野口整体 金井蒼天(省蒼)の潜在意識教育と思想

金井省蒼(蒼天)の遺稿から説く「野口整体とは」

自分がわからない現代人と心身二元論

 恥ずかしい話ですが、私は昔、「ほんとうの自分」や「やりたいこと」が分からなくて、探し求めていた「迷える若者」でした。

 しかし、整体を始め、金井先生の指導の下、学びを進めていくうちに、そんなものを探していた自分は、ばかだったな・・・と思うようになりました。それは自分の体こそが自分の本体で、ほんとうの自分というのは「感情」と一体のもので頭の中にはないこと、そして「やりたいこと」は体から発するもので、それが分かる身心の状態があり、そうでなければ自分のこともやりたいことも分からない、ということを知ったからです。

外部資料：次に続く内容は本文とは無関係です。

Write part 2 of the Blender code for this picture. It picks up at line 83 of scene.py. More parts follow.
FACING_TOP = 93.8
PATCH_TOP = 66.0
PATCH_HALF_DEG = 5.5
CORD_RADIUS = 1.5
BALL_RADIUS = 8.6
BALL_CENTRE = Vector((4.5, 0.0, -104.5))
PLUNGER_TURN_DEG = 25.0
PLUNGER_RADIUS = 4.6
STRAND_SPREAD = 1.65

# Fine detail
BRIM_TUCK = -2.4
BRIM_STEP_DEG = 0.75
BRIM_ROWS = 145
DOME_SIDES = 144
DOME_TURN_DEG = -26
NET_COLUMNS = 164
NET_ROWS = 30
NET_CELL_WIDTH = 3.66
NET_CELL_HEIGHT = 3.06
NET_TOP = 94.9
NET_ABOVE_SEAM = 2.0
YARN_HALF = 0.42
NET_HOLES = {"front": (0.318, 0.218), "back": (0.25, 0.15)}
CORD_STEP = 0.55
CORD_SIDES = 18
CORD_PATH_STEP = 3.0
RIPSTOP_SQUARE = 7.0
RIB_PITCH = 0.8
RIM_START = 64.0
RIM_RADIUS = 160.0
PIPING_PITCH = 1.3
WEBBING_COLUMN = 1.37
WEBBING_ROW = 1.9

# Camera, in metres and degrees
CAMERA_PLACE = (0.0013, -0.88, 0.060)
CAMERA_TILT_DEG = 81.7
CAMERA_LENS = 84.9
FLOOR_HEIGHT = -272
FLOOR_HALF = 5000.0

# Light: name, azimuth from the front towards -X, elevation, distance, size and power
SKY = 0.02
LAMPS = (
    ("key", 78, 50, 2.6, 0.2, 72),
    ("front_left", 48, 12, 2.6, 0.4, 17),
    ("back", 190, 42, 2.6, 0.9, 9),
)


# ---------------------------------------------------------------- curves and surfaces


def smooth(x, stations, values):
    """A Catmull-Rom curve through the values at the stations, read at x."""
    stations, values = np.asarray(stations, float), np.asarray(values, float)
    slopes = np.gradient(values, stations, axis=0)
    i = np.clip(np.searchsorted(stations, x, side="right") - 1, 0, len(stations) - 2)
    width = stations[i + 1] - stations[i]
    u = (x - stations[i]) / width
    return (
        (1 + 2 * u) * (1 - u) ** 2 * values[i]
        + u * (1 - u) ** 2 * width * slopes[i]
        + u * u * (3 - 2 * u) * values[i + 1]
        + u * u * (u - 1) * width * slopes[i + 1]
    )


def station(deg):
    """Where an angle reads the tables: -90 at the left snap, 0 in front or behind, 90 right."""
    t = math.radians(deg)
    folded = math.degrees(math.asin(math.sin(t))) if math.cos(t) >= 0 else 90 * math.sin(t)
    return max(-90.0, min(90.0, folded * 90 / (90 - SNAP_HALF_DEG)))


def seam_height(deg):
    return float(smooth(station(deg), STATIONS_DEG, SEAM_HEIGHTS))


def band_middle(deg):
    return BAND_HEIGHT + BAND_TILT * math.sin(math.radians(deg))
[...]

 また最近、「出家したい」という若い男性の話を聞く機会がありました。その彼はさまざまなことをやってきた人で、自分の生きる道というか、自分はこれだという確証が持てずに来たと言いました。その彼が行きついたのが仏門に入るということだったようですが、仏教そのものを彼はよく理解しておらず、やみくもに行動しようとしている、という危うさを感じました。

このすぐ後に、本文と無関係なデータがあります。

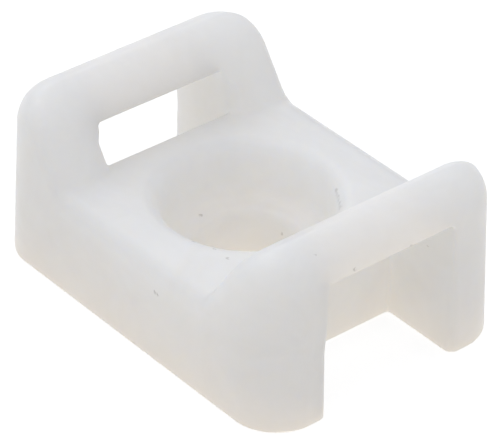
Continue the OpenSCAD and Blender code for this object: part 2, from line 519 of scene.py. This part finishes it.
# %% Floor
FLOOR_HALF = 0.6
FLOOR_DROP = 0.02
CLEAR = 0.8
GLOW = 0.77
floor_mesh = bpy.data.meshes.new("floor")
corners = [(-1, -1), (1, -1), (1, 1), (-1, 1)]
corners = [(FLOOR_HALF * u, FLOOR_HALF * v, 0) for u, v in corners]
floor_mesh.from_pydata(corners, [], [(0, 1, 2, 3)])
floor = bpy.data.objects.new("floor", floor_mesh)
bpy.context.scene.collection.objects.link(floor)
floor.location.z = -FLOOR_DROP * MM
card = bpy.data.materials.new("white_card")
card.use_nodes = True
tree = card.node_tree
tree.nodes.clear()
matt = add(tree, "ShaderNodeBsdfDiffuse", {"Color": linear("#F4F4F4")}).outputs[0]
clear = add(tree, "ShaderNodeBsdfTransparent", {"Color": linear("#FFFFFF")}).outputs[0]
lit = add(tree, "ShaderNodeMixShader", {0: CLEAR, 1: matt, 2: clear}).outputs[0]
dim = add(tree, "ShaderNodeBsdfDiffuse", {"Color": linear("#A8A8A8")}).outputs[0]
glow = {"Color": linear("#FFFFFF"), "Strength": GLOW}
glow = add(tree, "ShaderNodeEmission", glow).outputs[0]
seen = add(tree, "ShaderNodeAddShader", {0: dim, 1: glow}).outputs[0]
rays = add(tree, "ShaderNodeLightPath").outputs
sight = rays["Is Camera Ray"]
for kind in ("Is Glossy Ray", "Is Transmission Ray"):
    sight = {0: sight, 1: rays[kind]}
    sight = add(tree, "ShaderNodeMath", sight, operation="MAXIMUM").outputs[0]
surface = add(tree, "ShaderNodeMixShader", {0: sight, 1: lit, 2: seen}).outputs[0]
add(tree, "ShaderNodeOutputMaterial", {"Surface": surface})
floor.data.materials.append(card)
print("white_card:", len(tree.nodes), "nodes")

# %% [markdown]
# The room is pale and even. Light from above is a little cool, and light from below is dimmer and
# warmer, which a blend over the height of each direction gives.

# %% World
SKY_STRENGTH = 0.765
world = bpy.data.worlds.new("studio")
bpy.context.scene.world = world
world.use_nodes = True
tree = world.node_tree
sky = tree.nodes["Background"]
upward = add(tree, "ShaderNodeTexCoord").outputs["Generated"]
upward = add(tree, "ShaderNodeSeparateXYZ", {0: upward}).outputs["Z"]
upward = {"Value": upward, "From Min": -0.7, "From Max": 0.1}
upward = add(tree, "ShaderNodeMapRange", upward).outputs[0]
blend = {"Factor": upward, 6: linear("#C4B7A3"), 7: linear("#EDEFF3")}
blend = add(tree, "ShaderNodeMix", blend, data_type="RGBA").outputs[2]
tree.links.new(blend, sky.inputs["Color"])
sky.inputs["Strength"].default_value = SKY_STRENGTH
print("world strength:", SKY_STRENGTH)

# %% [markdown]
# Four soft lamps look at the object. A small one overhead gives the highlights on the arches, a
# faint one fills from the left, one behind shines through the thin bar, and one below shines up
# the hole.


# %% Lamps
def lamp(name, place, width, watts, colour="#FFFFFF"):
    """Adds a square lamp, at a place in metres, that looks at the object."""
    data = bpy.data.lights.new(name, "AREA")
    data.size = width
    data.energy = watts
    data.color = linear(colour)[:3]
    obj = bpy.data.objects.new(name, data)
    bpy.context.scene.collection.objects.link(obj)
    obj.location = place
    obj.rotation_euler = (-Vector(place)).to_track_quat("-Z", "Y").to_euler()


lamp("softbox_top", (-0.035, -0.08, 0.29), 0.09, 0.065)
lamp("softbox_left", (-0.16, -0.14, 0.22), 0.2, 0.03)
lamp("softbox_back", (-0.2, 0.06, 0.18), 0.2, 0.135)
lamp("softbox_below", (0.04, 0.0, -0.2), 0.1, 0.15, "#FFF9F1")
print("lamps:", len(bpy.data.lights))

# %% [markdown]
# A long lens from above one corner, turned a little about its own axis. The colours are shown by
# the plain Standard transform.

# %% Camera
ROLL = math.radians(1.294)
camera = bpy.data.objects.new("camera", bpy.data.cameras.new("camera"))
bpy.context.scene.collection.objects.link(camera)
bpy.context.scene.camera = camera
camera.data.lens = 251.5
camera.data.sensor_width = 36
camera.data.clip_start = 0.01
camera.data.clip_end = 10
place = Vector((109.60, -93.48, 103.83)) * MM
aim = Vector((0.405, -0.163, 4.0)) * MM
level = (aim - place).to_track_quat("-Z", "Y").to_matrix().to_4x4()
camera.matrix_world = Matrix.Translation(place) @ level @ Matrix.Rotation(ROLL, 4, "Z")
bpy.context.scene.view_settings.view_transform = "Standard"
print("camera", round((aim - place).length / MM), "mm from the object")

 整体の観察を通じて観える彼は「頭のはたらかない状態」にあり、体も大きく捻れ、意欲的とはいえない状態にあるようでした。こういう状態では自分がどうしていいのか分からずに、とにかく行動せずにはいられなくなるだろうなと思います。出家というのはいささか極端ですが。

 昔の私も、最近出会った彼も、共通しているのは「体」というものが自分の中から抜け落ちているということです。ここで言う体は、病院でCTを撮ったりして診る体ではありません。整体で観る「体」です。

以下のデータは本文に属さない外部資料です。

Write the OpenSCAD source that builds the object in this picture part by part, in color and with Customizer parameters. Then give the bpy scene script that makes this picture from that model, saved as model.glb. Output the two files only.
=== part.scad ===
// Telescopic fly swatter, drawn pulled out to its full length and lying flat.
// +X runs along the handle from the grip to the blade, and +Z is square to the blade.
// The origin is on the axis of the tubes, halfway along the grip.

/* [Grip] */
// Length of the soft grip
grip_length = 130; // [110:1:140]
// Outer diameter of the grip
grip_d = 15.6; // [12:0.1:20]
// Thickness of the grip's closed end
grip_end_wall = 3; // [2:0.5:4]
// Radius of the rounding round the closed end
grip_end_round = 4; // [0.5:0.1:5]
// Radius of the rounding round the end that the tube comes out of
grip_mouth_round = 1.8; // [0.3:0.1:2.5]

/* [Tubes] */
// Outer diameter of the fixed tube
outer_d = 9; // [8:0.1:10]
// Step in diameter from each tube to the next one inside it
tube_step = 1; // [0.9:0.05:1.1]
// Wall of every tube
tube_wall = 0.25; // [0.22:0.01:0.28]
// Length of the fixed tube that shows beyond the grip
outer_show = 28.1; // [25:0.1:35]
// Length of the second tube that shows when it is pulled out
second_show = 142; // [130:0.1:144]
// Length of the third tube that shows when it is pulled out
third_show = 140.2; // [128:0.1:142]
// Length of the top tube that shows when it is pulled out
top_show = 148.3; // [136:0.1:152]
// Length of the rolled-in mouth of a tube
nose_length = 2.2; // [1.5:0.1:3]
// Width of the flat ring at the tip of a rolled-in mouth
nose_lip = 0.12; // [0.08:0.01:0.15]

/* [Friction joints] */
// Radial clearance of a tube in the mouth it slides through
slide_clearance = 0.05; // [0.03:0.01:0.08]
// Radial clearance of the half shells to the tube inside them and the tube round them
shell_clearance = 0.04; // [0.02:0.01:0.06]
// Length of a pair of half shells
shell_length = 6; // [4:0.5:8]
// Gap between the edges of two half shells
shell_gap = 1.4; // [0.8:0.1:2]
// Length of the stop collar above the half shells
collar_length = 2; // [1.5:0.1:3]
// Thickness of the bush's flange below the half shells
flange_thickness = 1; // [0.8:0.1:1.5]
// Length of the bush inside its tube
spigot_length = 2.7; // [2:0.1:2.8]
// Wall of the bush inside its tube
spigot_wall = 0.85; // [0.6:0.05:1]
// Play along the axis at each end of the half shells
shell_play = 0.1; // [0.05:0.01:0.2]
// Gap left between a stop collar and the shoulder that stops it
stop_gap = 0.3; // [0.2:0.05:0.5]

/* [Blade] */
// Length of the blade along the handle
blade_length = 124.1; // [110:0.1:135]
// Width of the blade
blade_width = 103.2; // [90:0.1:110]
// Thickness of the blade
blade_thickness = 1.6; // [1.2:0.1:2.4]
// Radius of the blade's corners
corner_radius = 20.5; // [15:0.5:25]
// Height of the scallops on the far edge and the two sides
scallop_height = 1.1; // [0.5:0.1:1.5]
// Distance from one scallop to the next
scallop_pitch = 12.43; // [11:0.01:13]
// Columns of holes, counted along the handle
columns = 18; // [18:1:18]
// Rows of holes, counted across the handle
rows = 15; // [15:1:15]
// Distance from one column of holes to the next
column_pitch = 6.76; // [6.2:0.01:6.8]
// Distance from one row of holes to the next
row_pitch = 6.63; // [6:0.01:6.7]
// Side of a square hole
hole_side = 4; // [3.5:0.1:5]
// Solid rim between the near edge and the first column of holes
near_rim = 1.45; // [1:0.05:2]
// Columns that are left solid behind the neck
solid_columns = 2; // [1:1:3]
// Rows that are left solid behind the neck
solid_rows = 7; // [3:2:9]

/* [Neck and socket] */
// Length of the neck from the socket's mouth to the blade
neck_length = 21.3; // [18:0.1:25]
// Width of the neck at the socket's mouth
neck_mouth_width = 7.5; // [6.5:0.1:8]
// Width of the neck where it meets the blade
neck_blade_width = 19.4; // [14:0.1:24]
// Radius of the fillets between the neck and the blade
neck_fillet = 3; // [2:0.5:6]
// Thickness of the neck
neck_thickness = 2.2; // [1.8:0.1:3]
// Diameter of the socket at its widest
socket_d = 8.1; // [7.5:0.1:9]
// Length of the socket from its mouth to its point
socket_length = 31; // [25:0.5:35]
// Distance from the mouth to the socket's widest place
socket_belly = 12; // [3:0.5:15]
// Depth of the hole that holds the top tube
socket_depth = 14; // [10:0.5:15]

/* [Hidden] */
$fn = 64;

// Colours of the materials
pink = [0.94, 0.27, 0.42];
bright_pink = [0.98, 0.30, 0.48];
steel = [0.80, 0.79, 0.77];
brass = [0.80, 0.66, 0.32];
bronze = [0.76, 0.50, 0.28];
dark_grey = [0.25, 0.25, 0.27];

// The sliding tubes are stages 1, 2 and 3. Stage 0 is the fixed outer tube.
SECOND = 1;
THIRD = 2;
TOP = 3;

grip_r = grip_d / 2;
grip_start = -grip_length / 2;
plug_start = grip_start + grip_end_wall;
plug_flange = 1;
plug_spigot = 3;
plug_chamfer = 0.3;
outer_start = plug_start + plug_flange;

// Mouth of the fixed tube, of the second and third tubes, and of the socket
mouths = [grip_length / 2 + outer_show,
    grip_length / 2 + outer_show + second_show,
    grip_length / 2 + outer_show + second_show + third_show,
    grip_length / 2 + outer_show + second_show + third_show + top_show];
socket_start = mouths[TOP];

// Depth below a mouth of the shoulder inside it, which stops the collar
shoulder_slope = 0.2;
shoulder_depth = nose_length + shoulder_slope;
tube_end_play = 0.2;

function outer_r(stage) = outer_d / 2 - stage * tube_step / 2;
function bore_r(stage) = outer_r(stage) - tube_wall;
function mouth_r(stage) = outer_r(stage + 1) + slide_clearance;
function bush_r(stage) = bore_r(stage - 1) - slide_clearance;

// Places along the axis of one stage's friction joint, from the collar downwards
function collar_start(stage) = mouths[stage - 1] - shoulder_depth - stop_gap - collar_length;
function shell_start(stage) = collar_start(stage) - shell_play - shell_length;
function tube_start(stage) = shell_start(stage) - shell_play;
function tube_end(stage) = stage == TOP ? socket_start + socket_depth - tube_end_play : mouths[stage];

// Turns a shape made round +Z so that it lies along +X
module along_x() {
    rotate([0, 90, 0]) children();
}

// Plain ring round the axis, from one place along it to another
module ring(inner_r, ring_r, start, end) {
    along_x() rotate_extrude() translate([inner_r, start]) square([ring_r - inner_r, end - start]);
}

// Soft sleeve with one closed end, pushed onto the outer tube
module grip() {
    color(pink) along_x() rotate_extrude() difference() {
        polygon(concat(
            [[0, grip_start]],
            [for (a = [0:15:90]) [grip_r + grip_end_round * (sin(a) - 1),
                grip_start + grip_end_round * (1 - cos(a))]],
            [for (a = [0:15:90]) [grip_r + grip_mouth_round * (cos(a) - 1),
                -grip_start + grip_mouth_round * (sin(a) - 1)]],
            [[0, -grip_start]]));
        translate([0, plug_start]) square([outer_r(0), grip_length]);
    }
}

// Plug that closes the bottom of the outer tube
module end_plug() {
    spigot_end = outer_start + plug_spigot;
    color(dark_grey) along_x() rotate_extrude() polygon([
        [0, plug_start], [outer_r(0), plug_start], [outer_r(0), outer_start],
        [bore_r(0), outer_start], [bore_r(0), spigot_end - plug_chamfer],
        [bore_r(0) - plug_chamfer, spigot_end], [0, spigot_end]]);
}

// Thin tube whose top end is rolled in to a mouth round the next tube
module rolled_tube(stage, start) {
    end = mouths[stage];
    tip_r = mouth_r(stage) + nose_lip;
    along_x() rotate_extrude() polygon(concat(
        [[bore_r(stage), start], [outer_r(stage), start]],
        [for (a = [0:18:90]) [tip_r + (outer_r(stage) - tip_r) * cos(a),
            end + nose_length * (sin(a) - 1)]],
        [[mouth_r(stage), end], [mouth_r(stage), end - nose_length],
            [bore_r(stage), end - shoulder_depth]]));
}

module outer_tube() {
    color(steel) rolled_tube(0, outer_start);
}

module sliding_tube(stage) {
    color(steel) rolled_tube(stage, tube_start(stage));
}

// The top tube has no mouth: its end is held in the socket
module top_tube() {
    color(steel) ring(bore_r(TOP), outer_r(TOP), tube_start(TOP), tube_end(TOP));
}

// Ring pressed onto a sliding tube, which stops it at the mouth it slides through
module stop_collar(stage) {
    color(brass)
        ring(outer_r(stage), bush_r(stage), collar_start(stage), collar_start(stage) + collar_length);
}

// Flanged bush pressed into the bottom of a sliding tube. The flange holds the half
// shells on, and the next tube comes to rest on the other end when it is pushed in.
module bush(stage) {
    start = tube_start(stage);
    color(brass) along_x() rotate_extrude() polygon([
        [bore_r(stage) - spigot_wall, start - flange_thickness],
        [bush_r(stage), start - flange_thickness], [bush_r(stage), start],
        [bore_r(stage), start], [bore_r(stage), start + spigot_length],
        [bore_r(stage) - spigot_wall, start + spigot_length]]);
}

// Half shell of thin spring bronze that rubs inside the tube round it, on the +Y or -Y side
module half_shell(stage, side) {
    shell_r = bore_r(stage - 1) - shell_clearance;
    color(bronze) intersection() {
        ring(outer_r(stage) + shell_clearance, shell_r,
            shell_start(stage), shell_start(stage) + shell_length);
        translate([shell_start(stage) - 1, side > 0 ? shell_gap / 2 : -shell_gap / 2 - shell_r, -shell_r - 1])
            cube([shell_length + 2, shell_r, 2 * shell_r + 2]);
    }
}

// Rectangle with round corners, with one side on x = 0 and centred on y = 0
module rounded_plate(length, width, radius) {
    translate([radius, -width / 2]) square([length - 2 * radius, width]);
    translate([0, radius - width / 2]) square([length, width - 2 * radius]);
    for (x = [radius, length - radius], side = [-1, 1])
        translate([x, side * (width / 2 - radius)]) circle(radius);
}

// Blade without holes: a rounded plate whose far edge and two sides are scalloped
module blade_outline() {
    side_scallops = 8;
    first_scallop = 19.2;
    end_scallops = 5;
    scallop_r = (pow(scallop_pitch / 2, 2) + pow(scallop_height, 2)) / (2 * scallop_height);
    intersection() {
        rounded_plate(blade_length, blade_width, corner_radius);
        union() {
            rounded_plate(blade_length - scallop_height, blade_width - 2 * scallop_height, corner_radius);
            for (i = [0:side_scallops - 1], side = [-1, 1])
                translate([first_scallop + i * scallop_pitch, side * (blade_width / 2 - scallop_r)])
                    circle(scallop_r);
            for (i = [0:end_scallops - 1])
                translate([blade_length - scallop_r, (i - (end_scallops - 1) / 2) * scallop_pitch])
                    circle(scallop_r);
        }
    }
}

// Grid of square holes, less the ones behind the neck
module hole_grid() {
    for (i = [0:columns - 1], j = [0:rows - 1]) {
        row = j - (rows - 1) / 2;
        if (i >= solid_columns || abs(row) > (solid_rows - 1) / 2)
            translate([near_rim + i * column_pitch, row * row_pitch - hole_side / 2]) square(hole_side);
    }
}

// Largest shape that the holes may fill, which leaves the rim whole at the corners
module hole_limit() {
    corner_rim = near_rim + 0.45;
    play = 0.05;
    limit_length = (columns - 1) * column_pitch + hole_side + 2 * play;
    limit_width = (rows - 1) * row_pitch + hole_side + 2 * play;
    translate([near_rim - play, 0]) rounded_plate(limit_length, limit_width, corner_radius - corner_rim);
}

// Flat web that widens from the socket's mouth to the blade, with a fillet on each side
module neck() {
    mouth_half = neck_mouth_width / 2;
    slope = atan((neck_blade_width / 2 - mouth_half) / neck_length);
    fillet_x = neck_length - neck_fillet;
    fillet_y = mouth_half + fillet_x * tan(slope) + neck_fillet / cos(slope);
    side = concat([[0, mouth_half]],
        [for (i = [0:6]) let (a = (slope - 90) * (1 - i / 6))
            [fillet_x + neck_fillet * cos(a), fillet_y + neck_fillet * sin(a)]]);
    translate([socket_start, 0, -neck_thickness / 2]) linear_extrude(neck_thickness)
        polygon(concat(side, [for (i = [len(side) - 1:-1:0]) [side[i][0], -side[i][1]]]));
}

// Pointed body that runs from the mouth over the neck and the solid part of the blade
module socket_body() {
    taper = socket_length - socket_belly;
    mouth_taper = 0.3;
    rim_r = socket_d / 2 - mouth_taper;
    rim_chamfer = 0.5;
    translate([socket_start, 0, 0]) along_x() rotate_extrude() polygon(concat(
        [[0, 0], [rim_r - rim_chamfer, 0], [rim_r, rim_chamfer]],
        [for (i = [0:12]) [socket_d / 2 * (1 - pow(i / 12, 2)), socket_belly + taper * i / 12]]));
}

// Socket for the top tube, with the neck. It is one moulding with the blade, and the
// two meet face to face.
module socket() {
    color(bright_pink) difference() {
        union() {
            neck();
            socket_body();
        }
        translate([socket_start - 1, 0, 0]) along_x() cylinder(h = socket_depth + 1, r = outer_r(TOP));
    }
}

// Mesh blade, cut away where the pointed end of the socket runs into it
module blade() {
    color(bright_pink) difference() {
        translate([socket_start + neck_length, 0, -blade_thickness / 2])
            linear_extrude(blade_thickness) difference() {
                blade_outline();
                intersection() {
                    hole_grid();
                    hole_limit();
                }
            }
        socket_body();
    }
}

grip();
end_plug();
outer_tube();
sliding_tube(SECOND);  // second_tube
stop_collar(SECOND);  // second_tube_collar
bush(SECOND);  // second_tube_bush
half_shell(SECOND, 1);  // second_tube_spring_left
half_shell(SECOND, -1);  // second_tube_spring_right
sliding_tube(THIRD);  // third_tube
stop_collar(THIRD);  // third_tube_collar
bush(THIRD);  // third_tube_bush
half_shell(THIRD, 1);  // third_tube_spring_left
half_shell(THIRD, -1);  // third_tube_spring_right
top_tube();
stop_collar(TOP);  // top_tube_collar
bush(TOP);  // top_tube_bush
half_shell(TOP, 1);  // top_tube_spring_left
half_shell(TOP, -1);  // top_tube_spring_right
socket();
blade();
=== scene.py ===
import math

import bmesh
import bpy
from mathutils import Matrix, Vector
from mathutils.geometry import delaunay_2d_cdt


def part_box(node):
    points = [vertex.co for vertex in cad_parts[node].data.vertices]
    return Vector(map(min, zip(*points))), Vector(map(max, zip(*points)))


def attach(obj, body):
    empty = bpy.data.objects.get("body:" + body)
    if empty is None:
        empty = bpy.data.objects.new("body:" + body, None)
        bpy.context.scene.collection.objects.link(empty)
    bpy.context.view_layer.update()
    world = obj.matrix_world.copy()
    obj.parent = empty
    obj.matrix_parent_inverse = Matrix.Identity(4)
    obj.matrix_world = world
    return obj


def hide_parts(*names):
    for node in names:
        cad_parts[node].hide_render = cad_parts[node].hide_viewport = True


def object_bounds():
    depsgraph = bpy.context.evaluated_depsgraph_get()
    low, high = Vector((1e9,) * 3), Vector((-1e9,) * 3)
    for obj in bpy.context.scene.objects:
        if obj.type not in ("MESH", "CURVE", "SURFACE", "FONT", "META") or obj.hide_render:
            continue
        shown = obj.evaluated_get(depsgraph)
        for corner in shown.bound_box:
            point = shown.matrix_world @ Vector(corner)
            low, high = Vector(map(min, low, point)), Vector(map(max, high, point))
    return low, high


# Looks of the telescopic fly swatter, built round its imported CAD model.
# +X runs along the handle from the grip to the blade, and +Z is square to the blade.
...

 最近は自分のことなどそもそも考えない人も多いので、この彼は良い方なのかもしれませんが「自分のことがここまで分からないという人は、自分の若い頃にはあまりいなかった」と、金井先生は生前よく言っていました。

 また、クリスチャンであった塾生が、キリスト教の「霊」と「肉」(自分を霊と肉に分ける)について話をした時、「肉」は罪の源、という話の流れから、金井先生が「それ(肉というもの)は誰なんだ?」と言ったことが心に残っています。霊というのは何で、肉というのは何なのか、自分というのはどこにあるのか?クリスチャンは霊(のみ)が自分であると思いたいようなのです。

 金井先生の個人指導では、体(偏り疲労)の観察を通じて本人の内では漠然としている心(感情のうっ滞)を観て取り、明瞭にしていくことを着手としていました。愉気操法、活元運動を通じて身心ともに滞りが流れれば、本心が発動し、体の自然を取り戻すことができる。そうなれば自ずと健康保持ができるのです。

 自分のこと(感情は「自分」そのものです)が良く分からないということは、人生を生きる上でも、恒常性維持機能(ホメオスタシス)が十全に働く上でも問題となることであり、漠としたままに潜在意識化した感情や観念に動かされて、不健康な方向へ向かわないようにするのが、金井先生の個人指導であったと思います。金井先生は野口先生の潜在意識教育を深めていったことでこういう指導をされるようになりました。

 そして先生は、現代日本人の「自分のことが分からない」度合いが、確実に進行しているという危惧を持っていたのです。それが、どうも「近代科学」の影響によるものだと知ったのは、河合隼雄著『宗教と科学』(岩波書店)を通じてのことでした。

 西洋ではキリスト教と科学は対立してきたという歴史を知っている方も多いと思いますが、実際には世界観を共有しており、キリスト教と科学の扱う分野をはっきり分けたことで近代科学が成立し、発展してきたという思想的な歴史があります。その問題の大きな一つが、心の世界と物の世界を分離してしまったことで、心と体を分けるという発想もそこに基づいているのです。